I've found that when I download things like printer drivers or browsers, what I get is an "installer" -- typically a self-extracting .exe file -- on my Desktop. When the .exe is run it creates any needed folders, unzips the appropriate files into them, and pehaps runs an .inf file or something to update the Registry. I collect these installers in case I ever need them again (as I did when my hard drive crashed last year). I have a folder called Recovery with copies of all my drivers, installers, and my notes from when I last used them, and after any changes (like a new installer) I burn the whole thing to a CD.
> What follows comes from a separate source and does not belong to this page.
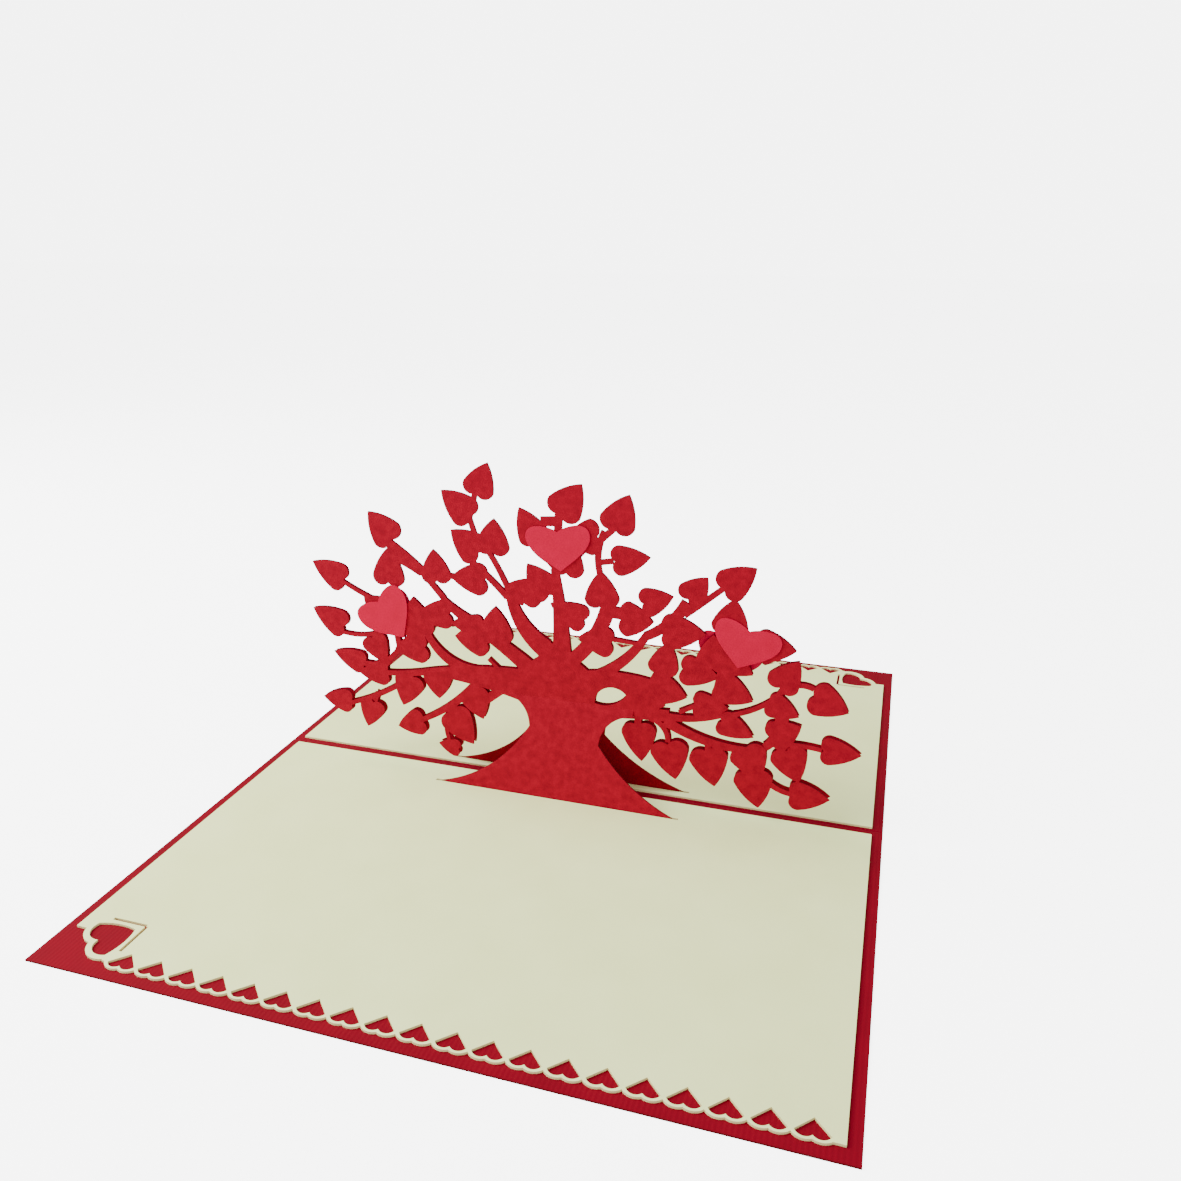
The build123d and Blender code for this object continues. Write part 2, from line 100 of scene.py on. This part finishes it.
def new_group(name, inputs, outputs):
    """A node group. An input is its name, kind and usual value; an output is its name and kind."""
    tree = bpy.data.node_groups.new(name, "ShaderNodeTree")
    for socket_name, kind, value in inputs:
        tree.interface.new_socket(socket_name, in_out="INPUT", socket_type=kind).default_value = value
    for socket_name, kind in outputs:
        tree.interface.new_socket(socket_name, in_out="OUTPUT", socket_type=kind)
    return tree, tree.nodes.new("NodeGroupInput").outputs, tree.nodes.new("NodeGroupOutput").inputs


def maths(tree, operation, *values, clamp=False):
    """The result of one maths node on up to three values."""
    node = add_node(tree, "ShaderNodeMath", dict(enumerate(values)), operation=operation, use_clamp=clamp)
    return node.outputs[0]


FLOAT, VECTOR = "NodeSocketFloat", "NodeSocketVector"

# %% [markdown]
# ## Paper fibres
#
# Paper is felt: fibres lie every way in the sheet and clump softly. Two noises show this. The fine one is
# the tooth that a finger feels, and the broad one is the cloudiness seen when a sheet catches the light.
# A photographed texture would tile and stretch on the folds, and noise in the object's own space doesn't.

# %% Fibre group
fibre_group, given, result = new_group(
    "Paper fibres",
    [("Fine scale", FLOAT, 2200.0), ("Cloud scale", FLOAT, 70.0)],
    [("Tooth", FLOAT), ("Cloud", FLOAT)],
)
place = add_node(fibre_group, "ShaderNodeTexCoord").outputs["Object"]
tooth = add_node(
    fibre_group,
    "ShaderNodeTexNoise",
    {"Vector": place, "Scale": given["Fine scale"], "Detail": 5.0, "Roughness": 0.65, "Distortion": 0.6},
)
cloud = add_node(
    fibre_group, "ShaderNodeTexNoise", {"Vector": place, "Scale": given["Cloud scale"], "Detail": 3.0}
)
fibre_group.links.new(tooth.outputs["Fac"], result["Tooth"])
fibre_group.links.new(cloud.outputs["Fac"], result["Cloud"])
print("group:", fibre_group.name)

# %% [markdown]
# ## Laid ribs
#
# The cover's card has fine parallel ribs, a little under a millimetre apart, pressed in by the mill. A sine
# of the distance across them gives the rounded ridges. A slow noise pushes the lines slightly out of true,
# and another makes each rib fade here and there, because a press never prints a perfect grating.

# %% Rib group
rib_group, given, result = new_group(
    "Laid ribs",
    [("Across", VECTOR, (1.0, 0.0, 0.0)), ("Pitch", FLOAT, 0.00093)],
    [("Rib", FLOAT)],
)
place = add_node(rib_group, "ShaderNodeTexCoord").outputs["Object"]
across = add_node(rib_group, "ShaderNodeVectorMath", {0: place, 1: given["Across"]}, operation="DOT_PRODUCT")
sway = add_node(rib_group, "ShaderNodeTexNoise", {"Vector": place, "Scale": 40.0, "Detail": 2.0})
swayed = maths(rib_group, "MULTIPLY_ADD", sway.outputs["Fac"], 0.0009, across.outputs["Value"])
turns = maths(rib_group, "MULTIPLY", maths(rib_group, "DIVIDE", swayed, given["Pitch"]), 2 * pi)
ridge = maths(rib_group, "MULTIPLY_ADD", maths(rib_group, "SINE", turns), 0.5, 0.5)
fade = add_node(rib_group, "ShaderNodeTexNoise", {"Vector": place, "Scale": 260.0, "Detail": 3.0})
strength = maths(rib_group, "MULTIPLY_ADD", fade.outputs["Fac"], 0.9, 0.3, clamp=True)
rib_group.links.new(maths(rib_group, "MULTIPLY", ridge, strength), result["Rib"])
print("group:", rib_group.name)

# %% [markdown]
# ## Cut edges
#
# Where a blade or a hot beam goes through card, the wall of the cut is rougher and darker than the face. The
# wall is found by its direction: on a face the surface normal lies along the sheet's own normal, and on a
# cut wall it lies across it.

# %% Edge group
edge_group, given, result = new_group(
    "Cut edge", [("Sheet normal", VECTOR, (0.0, 0.0, 1.0))], [("Wall", FLOAT)]
)
facing = add_node(edge_group, "ShaderNodeNewGeometry").outputs["True Normal"]
along = add_node(
    edge_group, "ShaderNodeVectorMath", {0: facing, 1: given["Sheet normal"]}, operation="DOT_PRODUCT"
)
level = maths(edge_group, "ABSOLUTE", along.outputs["Value"])
wall = add_node(
    edge_group,
    "ShaderNodeMapRange",
    {"Value": level, "From Min": 0.55, "From Max": 0.85, "To Min": 1.0, "To Max": 0.0},
)
edge_group.links.new(wall.outputs["Result"], result["Wall"])
print("group:", edge_group.name)

# %% [markdown]
# ## One recipe for every paper
#
# All the papers are made the same way: two close tones clouded together, another tone on the cut walls, a
# matt surface, and a bump from the fibres and, on the cover, the ribs. Only the values differ: the scale of
# the clouds is the number across a metre, so 70 gives broad soft patches and 600 gives the fine mottling of
# a felt-marked card. Paper has hardly any gloss, so the roughness is high and the specular level very low.

# %% Paper recipe
tooth_depth = 0.00004
rib_depth = 0.00003


def mix_colours(tree, share, first, second):
    """First colour where share is 0, second where it is 1."""
    return add_node(tree, "ShaderNodeMix", {0: share, 6: first, 7: second}, data_type="RGBA").outputs[2]


def paper(name, light, deep, wall, sheet_normal, clouds=70.0, rib_axis=None):
    """Paper in two tones, with the tone of its cut walls, the way its sheet faces and how its ribs lie."""
    material = bpy.data.materials.new(name)
    material.use_nodes = True
    tree = material.node_tree
    surface = tree.nodes["Principled BSDF"]
    surface.inputs["Specular IOR Level"].default_value = 0.08

    fibre_node = add_node(tree, "ShaderNodeGroup", node_tree=fibre_group)
    fibre_node.inputs["Cloud scale"].default_value = clouds
    fibres = fibre_node.outputs
    edge = add_node(tree, "ShaderNodeGroup", node_tree=edge_group)
    edge.inputs["Sheet normal"].default_value = sheet_normal

    tone = maths(tree, "MULTIPLY_ADD", fibres["Cloud"], 2.4, -0.7, clamp=True)
    tone = maths(tree, "MULTIPLY_ADD", fibres["Tooth"], 0.3, maths(tree, "MULTIPLY", tone, 0.7))
    height = maths(tree, "MULTIPLY", fibres["Tooth"], tooth_depth)
    if rib_axis:
        ribs = add_node(tree, "ShaderNodeGroup", node_tree=rib_group)
        ribs.inputs["Across"].default_value = rib_axis
        tone = maths(tree, "MULTIPLY_ADD", ribs.outputs["Rib"], 0.3, maths(tree, "MULTIPLY", tone, 0.7))
        height = maths(tree, "MULTIPLY_ADD", ribs.outputs["Rib"], rib_depth, height)

    face = mix_colours(tree, tone, (*deep, 1.0), (*light, 1.0))
    colour = mix_colours(tree, edge.outputs["Wall"], face, (*wall, 1.0))
    tree.links.new(colour, surface.inputs["Base Color"])
    roughness = maths(tree, "MULTIPLY_ADD", fibres["Cloud"], 0.15, 0.72)
    tree.links.new(roughness, surface.inputs["Roughness"])
    bump = add_node(tree, "ShaderNodeBump", {"Height": height, "Distance": 1.0, "Strength": 1.0})
    tree.links.new(bump.outputs["Normal"], surface.inputs["Normal"])
    return material


print("tooth", round(tooth_depth * 1e6), "and ribs", round(rib_depth * 1e6), "micrometres deep")

# %% [markdown]
# ## The four papers
#
# The tree stands upright, so its sheet faces along Y, and its card is mottled. The cover lies flat, and its
# ribs run across the fold, so they are counted along X. The cream and pink papers are smooth, and the beam
# that cut the cream card has browned the walls of its cuts. The colours are given as linear values, which
# is what the shader works in. The reds hold hardly any green, because a strong light turns a red that holds
# green towards orange. The walls of their cuts are darker than their faces.

# %% Make and assign the papers
UPRIGHT, FLAT, ALONG_FOLD = (0.0, 1.0, 0.0), (0.0, 0.0, 1.0), (1.0, 0.0, 0.0)

tree_card = paper(
    "Red tree card", (0.33, 0.0015, 0.0165), (0.205, 0.0005, 0.010), (0.10, 0.0, 0.004), UPRIGHT, 600.0
)
cover_card = paper(
    "Red cover card", (0.21, 0.0, 0.010), (0.15, 0.0, 0.007), (0.10, 0.0, 0.003), FLAT, 90.0, ALONG_FOLD
)
liner_card = paper("Cream card", (0.87, 0.95, 0.44), (0.81, 0.89, 0.39), (0.76, 0.70, 0.34), FLAT)
pink_card = paper("Pink card", (0.49, 0.0, 0.038), (0.43, 0.0, 0.030), (0.30, 0.0, 0.016), UPRIGHT, 300.0)

papers = {"cover": cover_card, "tree": tree_card, "liner": liner_card, "heart": pink_card}
for name, node in nodes.items():
    kind = next(word for word in papers if word in name)
    node.data.materials.clear()
    node.data.materials.append(papers[kind])
    print(name, "is", papers[kind].name.lower())

# %% [markdown]
# ## Finer cuts in the panels
#
# Seen close, the photograph differs from the solid panels in three cuts. The strip of cover at the fold is
# only about three millimetres wide, the lobes of the small hearts reach nearer to the scalloped edge, and
# the angled slit beside the large heart is wider. Copies of the panels stand in for them, and the points of
# these cuts move in the copies. The far panel is the near one turned half round, so its points are read and
# moved with a turn of -1, and one function does both.
#
# The places follow from the panels' own boxes and from the margins at the two ends of the row. A heart's
# length and its limits are shares of the pitch. A rim is told from the scallops round it by how far its
# points lie beside the middle of their heart and above the deepest point of its lobes.

# %% Panels
mm = 0.001
fold_shift = 1.4 * mm
row_margin_right = 5.4 * mm
row_margin_left = 17.1 * mm
panel_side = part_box("near_liner")[1][0]
heart_count = 20
heart_pitch = (2 * panel_side - row_margin_right - row_margin_left) / (heart_count - 1)
last_heart = panel_side - row_margin_right
notch_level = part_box("cover")[0][1] + 4.0 * mm
tip_level = notch_level + 0.47 * heart_pitch
lobe_depth = 0.65 * mm
half_heart = 0.44
lobe_stretch = 0.11
slit_corner_x = -64.41 * mm
slit_corner_y = -84.51 * mm
slit_length = 8.2 * mm
slit_widening = 0.35 * mm
outer_side = 0.1 * mm
reach = 0.3 * mm


def in_row_heart(x, y):
    """True for a point on the rim of one of the small hearts."""
    place = (last_heart - x) / heart_pitch
    in_a_heart = abs(place - round(place)) < half_heart and 0 <= round(place) < heart_count
    return in_a_heart and notch_level - lobe_depth < y < tip_level


def refine_cuts(mesh, turn):
    """Move the points of the cuts, with a turn of 1 for the near panel and -1 for the far one."""
    for vertex in mesh.vertices:
        x, y = turn * vertex.co.x, turn * vertex.co.y
        right, above = x - slit_corner_x, y - slit_corner_y
        if in_row_heart(x, y):
            y -= lobe_stretch * (tip_level - y)
        if -slit_length - reach < min(right, above) and max(right, above) < reach:
            x += slit_widening if right > outer_side else 0.0
            y += slit_widening if above > outer_side else 0.0
        vertex.co.x, vertex.co.y = turn * x, turn * y


for name, turn in (("near", 1), ("far", -1)):
    node = nodes[name + "_liner"]
    panel = bpy.data.objects.new(name + "_panel", node.data.copy())
    refine_cuts(panel.data, turn)
    bpy.context.scene.collection.objects.link(panel)
    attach(panel, body_of(node)[0])
    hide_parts(name + "_liner")

edge_at_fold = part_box("far_liner")[0][1]
for vertex in bpy.data.objects["far_panel"].data.vertices:
    if vertex.co.y < edge_at_fold + reach:
        vertex.co.y -= fold_shift
strip = edge_at_fold - fold_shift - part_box("near_liner")[1][1]
print("the strip at the fold is", round(strip / mm, 2), "mm wide")
print("the small hearts are", round(heart_pitch / mm, 2), "mm apart")

# %% [markdown]
# ## Camera
#
# The card is seen from the front, a little to the right and about thirty degrees above the fold. A short
# lens close by gives the strong perspective, with the near edge much wider than the far one. The small
# shifts slide the picture without turning the camera, so upright lines keep their lean.

# %% Camera
camera_data = bpy.data.cameras.new("Camera")
camera = bpy.data.objects.new("Camera", camera_data)
bpy.context.scene.collection.objects.link(camera)
camera.location = (0.07434, -0.23140, 0.13916)
camera.rotation_euler = (radians(70.48), radians(-0.31), radians(17.25))
camera_data.sensor_width = 36.0
camera_data.lens = 31.77
camera_data.shift_x = 0.01139
camera_data.shift_y = 0.00288
camera_data.clip_start = 0.01
bpy.context.scene.camera = camera
print("camera", tuple(round(v, 3) for v in camera.location))

# %% [markdown]
# ## Floor
#
# A plain pale table keeps attention on the card. It glows for the camera only, so that it comes out near
# white, as a lit studio table does, while no light from below falls on the card.

# %% Floor
def box_mesh(name, low, high):
    """A plain slab between two corners."""
    corners = [(x, y, z) for z in (low[2], high[2]) for y in (low[1], high[1]) for x in (low[0], high[0])]
    faces = [(0, 2, 3, 1), (4, 5, 7, 6), (0, 1, 5, 4), (2, 6, 7, 3), (0, 4, 6, 2), (1, 3, 7, 5)]
    mesh = bpy.data.meshes.new(name)
    mesh.from_pydata(corners, [], faces)
    slab = bpy.data.objects.new(name, mesh)
    bpy.context.scene.collection.objects.link(slab)
    return slab


camera_glow = 5.0
floor = box_mesh("Floor", (-3.0, -3.0, -0.02), (3.0, 3.0, 0.0))
floor_paint = bpy.data.materials.new("Pale table")
floor_paint.use_nodes = True
table_top = floor_paint.node_tree.nodes["Principled BSDF"].inputs
table_top["Base Color"].default_value = (0.86, 0.86, 0.86, 1.0)
table_top["Roughness"].default_value = 0.9
seen = add_node(floor_paint.node_tree, "ShaderNodeLightPath").outputs["Is Camera Ray"]
glow = mix_colours(floor_paint.node_tree, seen, (0.0, 0.0, 0.0, 1.0), (1.0, 1.0, 1.0, 1.0))
floor_paint.node_tree.links.new(glow, table_top["Emission Color"])
table_top["Emission Strength"].default_value = camera_glow
floor.data.materials.append(floor_paint)
print("floor", tuple(round(side, 2) for side in floor.dimensions), "metres")

# %% [markdown]
# ## Light
#
# One large lamp, above and to the left, makes the soft shadows that show how far the leaves stand off the
# card. A second one, low in front, opens those shadows, and a pale world fills the rest. Big lamps are used
# because small ones draw hard shadows. The world glows for the camera as the table does, so that no line
# shows where the two meet.

# %% Lamps and world
def lamp(name, place, aim, size, power):
    """A square soft lamp that points from its place at a point."""
    data = bpy.data.lights.new(name, "AREA")
    data.size = size
    data.energy = power
    light = bpy.data.objects.new(name, data)
    light.location = place
    direction = light.location - Vector(aim)
    light.rotation_euler = direction.to_track_quat("Z", "Y").to_euler()
    bpy.context.scene.collection.objects.link(light)
    return light


lamp("Key lamp", (-0.45, -0.1, 0.42), (-0.06, 0.0, 0.02), 0.55, 8.5)
lamp("Fill lamp", (0.5, -0.9, 0.4), (0.0, 0.0, 0.03), 0.8, 3.0)
world = bpy.data.worlds.new("Pale room")
world.use_nodes = True
world.node_tree.nodes["Background"].inputs["Color"].default_value = (1.0, 1.0, 1.0, 1.0)
seen = add_node(world.node_tree, "ShaderNodeLightPath").outputs["Is Camera Ray"]
strength = maths(world.node_tree, "MULTIPLY_ADD", seen, camera_glow, 0.9)
world.node_tree.links.new(strength, world.node_tree.nodes["Background"].inputs["Strength"])
bpy.context.scene.world = world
For routine backups (daily, more or less) I copy any
changed files from certain folders to a CF card ("Compact Flash" memory, originally meant for cameras and such). Once a month or so, I burn everything on the CF card to a CD and put the CD away in a fire chest. If there's too much data for one CD I'll do it in two installments -- perhaps all pictures on one CD, everything else on the other. Of course saved data from 2 years ago is worth a lot less than the stuff from yesterday so when I run low on fire chest space, the oldest backups are the first to get relegated to the closet shelf.
Btw, I don't try to make backups of Windows itself nor most of the files that Windows maintains. I figure if Windows ever gets so damaged that I have to replace system files, I'll be better off starting fresh with the installation CD.